The Unicode Character Database is a reference for all available character codes.

String Indexing

Strings work like an array for accessing individual characters. You use an integer index, starting at 0. Negative indices specify a position relative to the end of the string.

a = 'Hello world'
b = a[0]          ## 'H'
c = a[4]          ## 'o'
d = a[-1]         ## 'd' (end of string)

You can also slice or select substrings specifying a range of indices with :.

d = a[:5]     ## 'Hello'
e = a[6:]     ## 'world'
f = a[3:8]    ## 'lo wo'
g = a[-5:]    ## 'world'

The character at the ending index is not included. Missing indices assume the beginning or ending of the string.

String operations

Concatenation, length, membership and replication.

## Concatenation (+)
a = 'Hello' + 'World'   ## 'HelloWorld'
b = 'Say ' + a          ## 'Say HelloWorld'

## Length (len)
s = 'Hello'
len(s)                  ## 5

## Membership test (`in`, `not in`)
t = 'e' in s            ## True
f = 'x' in s            ## False
g = 'hi' not in s       ## True

## Replication (s * n)
rep = s * 5             ## 'HelloHelloHelloHelloHello'

String methods

Strings have methods that perform various operations with the string data.

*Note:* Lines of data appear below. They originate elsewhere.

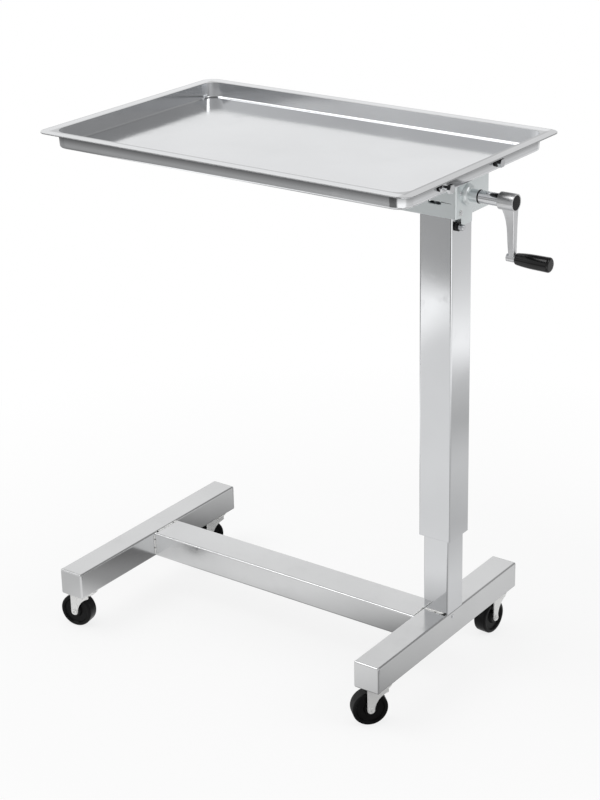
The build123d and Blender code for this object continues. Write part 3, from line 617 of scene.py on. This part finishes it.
# The thread on the free end of the stop bolt, from its nut to the tip's chamfer
stop_bolt = box_of("stop_bolt")
stop_thread_pitch = 0.00125
stop_tip = 0.0009
nut_end_x = box_of("stop_washers").high.x
thread(
    "stop_bolt_thread", (nut_end_x, stop_bolt.middle.y, stop_bolt.middle.z), right,
    stop_bolt.high.x - nut_end_x - stop_tip, (stop_bolt.high.z - stop_bolt.low.z) / 2,
    stop_thread_pitch, steel, "lift",
)

# A washer under the lower screw of the housing's right plate
screws = box_of("housing_screws")
screw_radius = (screws.high.y - screws.low.y) / 2
screw_head_height = 0.0012
washer_inner, washer_outer, washer_face, washer_base = 0.0027, 0.0039, 0.0006, 0.0001
washer_bevel_width, washer_bevel_height = 0.0003, 0.0002
lathe(
    "housing_screw_washer",
    (screws.high.x - screw_head_height, screws.middle.y, screws.low.z + screw_radius), right,
    [
        (washer_base, washer_inner), (washer_face, washer_inner),
        (washer_face, washer_outer - washer_bevel_width),
        (washer_face - washer_bevel_height, washer_outer), (washer_base, washer_outer),
    ],
    caster_zinc, "lift",
)

# The bright rim round the hub cap
cap = box_of("hub_cap")
rim_inner, rim_outer, rim_depth = 0.0101, 0.0113, 0.0008
rim_crown, rim_round = 0.0001, 0.0003
lathe(
    "hub_cap_rim", (cap.high.x, cap.middle.y, cap.middle.z), left,
    [
        (rim_crown, rim_inner), (0.0, rim_inner + rim_round), (rim_crown, rim_outer - rim_round),
        (rim_depth - 2 * rim_crown, rim_outer), (rim_depth, rim_inner),
    ],
    chrome, "crank",
)

# The folded seam in the housing's front cheek, from the slot towards the right plate, drawn as a strip of
# painted shade
housing = box_of("gear_housing")
seam_start_inset, seam_end_inset = 0.0235, 0.0075
seam_height, seam_drop = 0.0205, 0.0005
seam_z = housing.low.z + seam_height
shade_strip(
    "housing_seam",
    (housing.high.x - seam_start_inset, housing.low.y, seam_z),
    (housing.high.x - seam_end_inset, housing.low.y, seam_z - seam_drop),
    front, up, "lift", width=0.0011, height=0.00008,
)

# A nick in front of the weld, by the column's right corner, drawn as a strip of painted shade
nick_start_inset, nick_end_inset = 0.0025, 0.012
nick_y = column.low.y - 0.0024
nick_z = column.low.z + 0.0004
shade_strip(
    "column_nick",
    (column.high.x - nick_start_inset, nick_y, nick_z),
    (column.high.x - nick_end_inset, nick_y, nick_z),
    front, up, "base", width=0.0012, height=0.0001,
)

# Short strips of painted shade where the closed ends meet the leg tubes' upper corners
leg_corner = 0.0024
leg_seam_length = 0.007
for leg_name in ("left_leg", "right_leg"):
    leg = box_of(leg_name)
    top_z = leg.high.z - leg_corner
    for end_name, joint_y in (("front", leg.low.y), ("back", leg.high.y)):
        for side_name, face_x, outward in (("left", leg.low.x, left), ("right", leg.high.x, right)):
            shade_strip(
                f"seam_{leg_name}_{end_name}_{side_name}",
                (face_x, joint_y, top_z), (face_x, joint_y, top_z - leg_seam_length),
                outward, back, "base", width=0.0007, height=0.00005,
            )

# Camera

# Its place is measured from the middle of the right leg's outer face, on the floor. The lens
# and its centre are in pixels of the photo.
right_leg = box_of("right_leg")
camera_offset = Vector((1.2128, -1.9892, 1.3929))
camera_place = Vector((right_leg.high.x, right_leg.middle.y, 0)) + camera_offset
camera_pitch, camera_roll = radians(21.17), radians(-0.78)
photo_width_px, photo_height_px = 600, 800
focal_px = 1883.0
lens_x_px, lens_y_px = 343.7, 352.9
sensor_width_mm = 36.0
farthest_seen = 100

ahead = Vector(view_ahead) * cos(camera_pitch) - up * sin(camera_pitch)
side = Vector(view_side)
upward = side.cross(ahead)
side_rolled = side * cos(camera_roll) + upward * sin(camera_roll)
upward_rolled = upward * cos(camera_roll) - side * sin(camera_roll)

camera_data = bpy.data.cameras.new("camera")
camera_data.sensor_width = sensor_width_mm
camera_data.sensor_fit = "AUTO"
camera_data.lens = focal_px * sensor_width_mm / photo_height_px
camera_data.shift_x = (photo_width_px / 2 - lens_x_px) / photo_height_px
camera_data.shift_y = (lens_y_px - photo_height_px / 2) / photo_height_px
camera_data.clip_end = farthest_seen
camera = bpy.data.objects.new("camera", camera_data)
turned = Matrix((side_rolled, upward_rolled, -ahead)).transposed()
camera.matrix_world = Matrix.Translation(camera_place) @ turned.to_4x4()
bpy.context.collection.objects.link(camera)
bpy.context.scene.camera = camera
bpy.context.scene.view_settings.view_transform = "Standard"
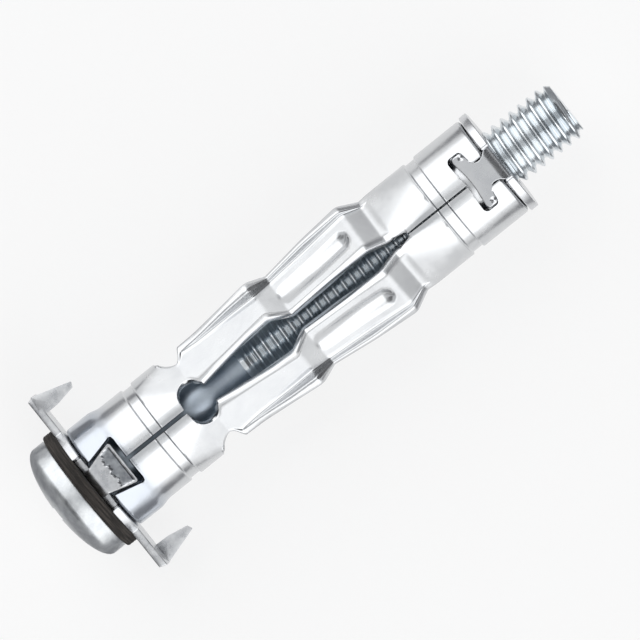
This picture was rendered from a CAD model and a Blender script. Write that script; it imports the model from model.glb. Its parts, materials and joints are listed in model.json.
"""Hollow wall anchor: looks for the screw, washer, claw plate, slotted sleeve and nut plate.

Shapes are worked out in millimetres, in the anchor's own places: x along the screw from the
wall face, y across and z up from the screw's axis. placed() turns them into the row frame.
"""

import json
import math

import bmesh
import bpy
import numpy as np
from mathutils import Matrix, Vector
from mathutils.geometry import delaunay_2d_cdt

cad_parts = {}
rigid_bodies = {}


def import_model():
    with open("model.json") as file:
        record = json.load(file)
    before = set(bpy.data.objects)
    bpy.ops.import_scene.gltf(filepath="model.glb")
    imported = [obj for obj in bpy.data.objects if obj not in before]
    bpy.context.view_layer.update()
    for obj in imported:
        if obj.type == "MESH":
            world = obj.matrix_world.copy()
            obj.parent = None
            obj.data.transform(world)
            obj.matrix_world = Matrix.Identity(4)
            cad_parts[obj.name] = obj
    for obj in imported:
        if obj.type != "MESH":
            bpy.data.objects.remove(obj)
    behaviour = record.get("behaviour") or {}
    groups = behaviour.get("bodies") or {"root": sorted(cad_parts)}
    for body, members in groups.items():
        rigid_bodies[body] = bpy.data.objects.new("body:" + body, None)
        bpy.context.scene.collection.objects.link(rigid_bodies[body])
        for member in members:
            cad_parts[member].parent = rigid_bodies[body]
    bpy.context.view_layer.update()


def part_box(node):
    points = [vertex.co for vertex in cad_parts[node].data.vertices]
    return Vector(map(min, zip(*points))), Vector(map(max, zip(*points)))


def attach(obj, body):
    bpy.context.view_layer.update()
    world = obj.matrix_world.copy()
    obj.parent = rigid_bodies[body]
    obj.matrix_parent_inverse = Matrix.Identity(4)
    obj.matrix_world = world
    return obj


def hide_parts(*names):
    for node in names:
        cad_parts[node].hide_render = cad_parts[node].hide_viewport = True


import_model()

MM = 0.001
DIAGONAL = math.sqrt(0.5)
FAR = 9.0  # more than any distance across the anchor

# Sizes in millimetres, as in the part's source
CLAW_T = 0.75
SHEET_T = 0.5
SLEEVE_R = 5.15
COLLAR_R = 5.4
HEAD_R = 5.95
RIM_H = 1.35
SHANK_R = 2.7
SHANK_LEN = 18.9
RUN_IN = 0.6
MAJOR_R = 2.95
PITCH = 1.0
CLAW_R = 6.15
NUT_R = 5.3
NUT_COLLAR_R = 3.9
NUT_COLLAR_LEN = 3.2

# Where the anchor lies in the row frame
washer_low, washer_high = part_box("fibre_washer")
screw_low, screw_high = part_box("screw")
nut_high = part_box("nut_plate")[1]
sleeve_low, sleeve_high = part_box("sleeve")
WALL_X = washer_high.x + CLAW_T * MM
AXIS_Z = (washer_low.z + washer_high.z) / 2


def along(x_world):
    """Distance from the wall face, in millimetres, of a place in the row frame."""
    return (x_world - WALL_X) / MM


HEAD_X = along(washer_low.x)
TIP_X = along(screw_high.x)
APEX_X = along(screw_low.x)
SLEEVE_START = along(sleeve_low.x)
SLEEVE_END = along(sleeve_high.x)
NUT_X = SLEEVE_END + 0.1
NUT_T = along(nut_high.x) - NUT_X
WASHER_R = (washer_high.y - washer_low.y) / 2 / MM
THREAD_START = HEAD_X + SHANK_LEN - RUN_IN


def placed(points):
    """Points in millimetres, in the anchor's own places, as points in the row frame."""
    return np.asarray(points, float) * MM + np.array([WALL_X, 0, AXIS_Z])


# ---------------------------------------------------------------- mesh helpers


def grid_faces(rows, columns, start=0, closed=False):
    """Quads of a grid of rows x columns vertices; closed joins the last column to the first."""
    faces = []
    for i in range(rows - 1):
        for j in range(columns if closed else columns - 1):
            k = (j + 1) % columns
            a, b = start + i * columns + j, start + i * columns + k
            faces.append((a, b, b + columns, a + columns))
    return faces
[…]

Example: stripping any leading / trailing white space.

s = '  Hello '
t = s.strip()     ## 'Hello'

Example: Case conversion.

s = 'Hello'
l = s.lower()     ## 'hello'
u = s.upper()     ## 'HELLO'

Example: Replacing text.

s = 'Hello world'
t = s.replace('Hello' , 'Hallo')   ## 'Hallo world'

More string methods:

Strings have a wide variety of other methods for testing and manipulating the text data. This is a small sample of methods:

s.endswith(suffix)     ## Check if string ends with suffix
s.find(t)              ## First occurrence of t in s
s.index(t)             ## First occurrence of t in s
s.isalpha()            ## Check if characters are alphabetic
s.isdigit()            ## Check if characters are numeric
s.islower()            ## Check if characters are lower-case
s.isupper()            ## Check if characters are upper-case
s.join(slist)          ## Join a list of strings using s as delimiter
s.lower()              ## Convert to lower case
s.replace(old,new)     ## Replace text
s.rfind(t)             ## Search for t from end of string
s.rindex(t)            ## Search for t from end of string
s.split([delim])       ## Split string into list of substrings
s.startswith(prefix)   ## Check if string starts with prefix
s.strip()              ## Strip leading/trailing space
s.upper()              ## Convert to upper case

String Mutability

Strings are "immutable" or read-only. Once created, the value can't be changed.

>>> s = 'Hello World'
>>> s[1] = 'a'
Traceback (most recent call last):
File "<stdin>", line 1, in <module>
TypeError: 'str' object does not support item assignment
>>>

All operations and methods that manipulate string data, always create new strings.

String Conversions

Use str() to convert any value to a string. The result is a string holding the same text that would have been produced by the print() statement.

>>> x = 42
>>> str(x)
'42'
>>>

Byte Strings

A string of 8-bit bytes, commonly encountered with low-level I/O, is written as follows:

data = b'Hello World\r\n'

By putting a little b before the first quotation, you specify that it is a byte string as opposed to a text string.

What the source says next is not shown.